Wednesday, May 25, 2011

Information, Consciousness, Enjoyment

So I'm still thinking about my New York experience and how difficult it was for my "being" to bring about keen feelings of immediate pleasure at the moment of seeing (often great) scenes I've always heard about, read about or seen pictures of. Indeed, I often felt quite numb inside, as if I weren't quite there, like an awkward geek. Later, I thought perhaps it was a matter of too much information, like the physicist James Gleick talks about: information is everywhere, in a certain way it is what the world is made up of these days, we are all bashed up against it, inside and out, and it's hard to get away from it all, to become "innocent" again - - indeed, Yeats believed that it was important to remain innocent from too much experience in order that one could feel.

What would Yeats think now!

In his new book "Soul Dust", Nicholas Humphrey states his own belief that it is important that we are most vividly conscious of the unexpected, because consciousness is liked to curiosity and exploration. Seeing the Atlantic ocean, for instance, moved me more than the Metropolitan Museum, because I had no idea what the Atlantic Ocean looked like. I had seen so many pictures of the famous paintings in the Met - to be actually standing in front of a Van Gogh or a George O'Keefe or a Renoir or a Braque or (I'm just naming names who are popping into my head, not necessarily my favorites, just naming names) a Modigliani.....did not move me. They were not unexpected. The elderly European waiters in the delis were, for me, unexpected. I want the unexpected. I want the "je ne sais quoi" , alright, the magic of experience, but I want my experience to carry the magic of the unexpected.
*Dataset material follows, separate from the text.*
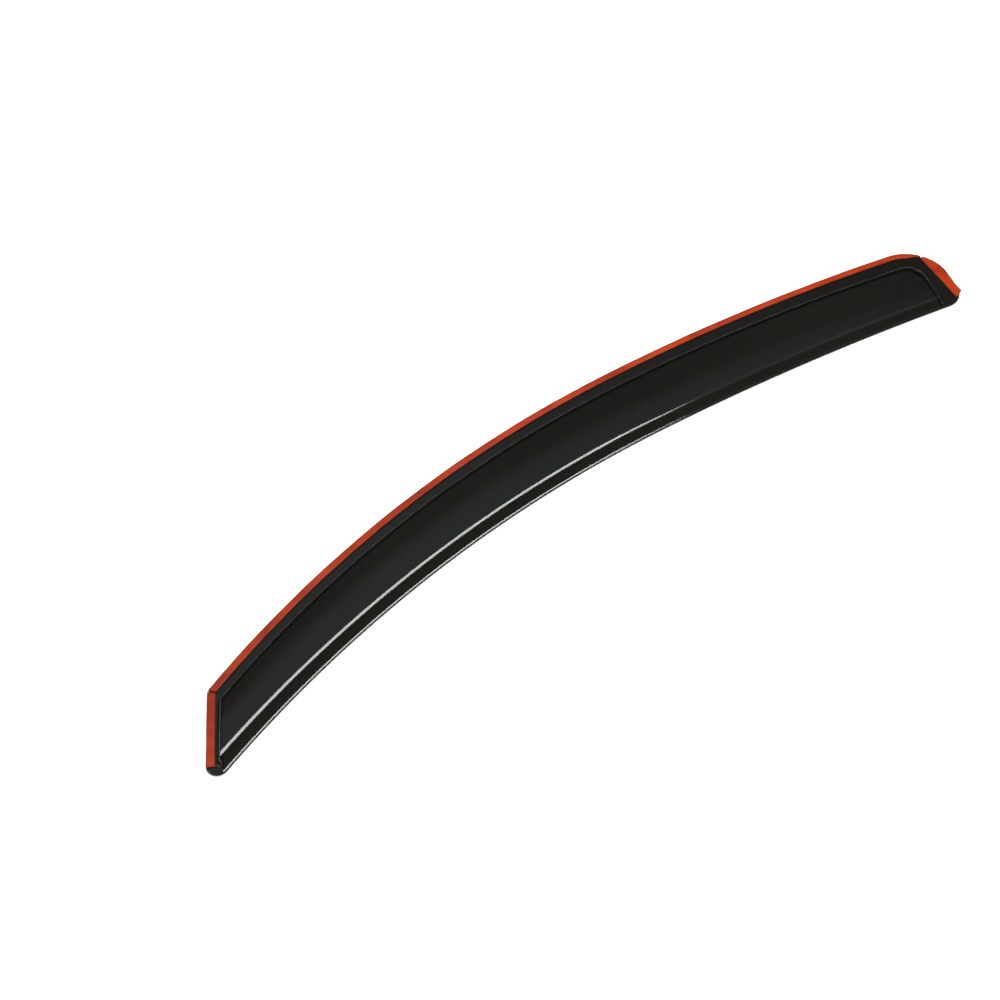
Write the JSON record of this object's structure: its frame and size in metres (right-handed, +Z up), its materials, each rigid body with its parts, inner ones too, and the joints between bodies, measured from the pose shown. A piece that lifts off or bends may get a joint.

Or, one could argue that my senses were simply on overload, that I'm a hopeless rube and that I was simply too numbed out, too much on overload, to be able to appreciate. But I DID appreciate the Schubert Theatre because I had never in my life imagined what the inside of the Schubert Theatre had ever looked like before. Same for Saint Patrick's Cathedral. Same for the show we saw, "Memphis". Same for hearing the licks played by the sixteen year old guitar player, Solomon Hicks. Same for Alan's Uncle Leo's sense of humor. I had no idea. That's what I thirst for.

That's why I read.

When I read a new (terrific) book, I am not a zombie. I am alive, lively, excited, filled with ideas. Or those (too few) times when I write a poem or create a piece of art - - these my consciousness becomes highly aroused because , even though the "doing" part comes from inside me, I have no idea what's going to occur, no idea about the finished state, and that's excitement, folks. At least for me. Writing anything carries that kind of color. It's something I've never seen before, even though I realize we all think approximately 98,000 thoughts a day and they pretty much duplicate each other day after day after day... still, there are always emergencies and accidents and chaos still strikes and chaos isn't always bad........

......anyway, I'm still just thinking. I don't KNOW anything, none of this is knowledge, it's all just thought, and not very deep thought, at that. Just random thinking. Oh, the allure of one's own mind, huh?

What a great place to come home to.

1 comment:

  1. But good thinking, inspiring other thought. What I want from travel is to know what it's like, kind of know, sort of know, to live in this place I am seeing for the first time or the second or third times. I usually want to live there, when I'm there, not leave, just be there in that place for a long time to see what it might be like. That is travel for me.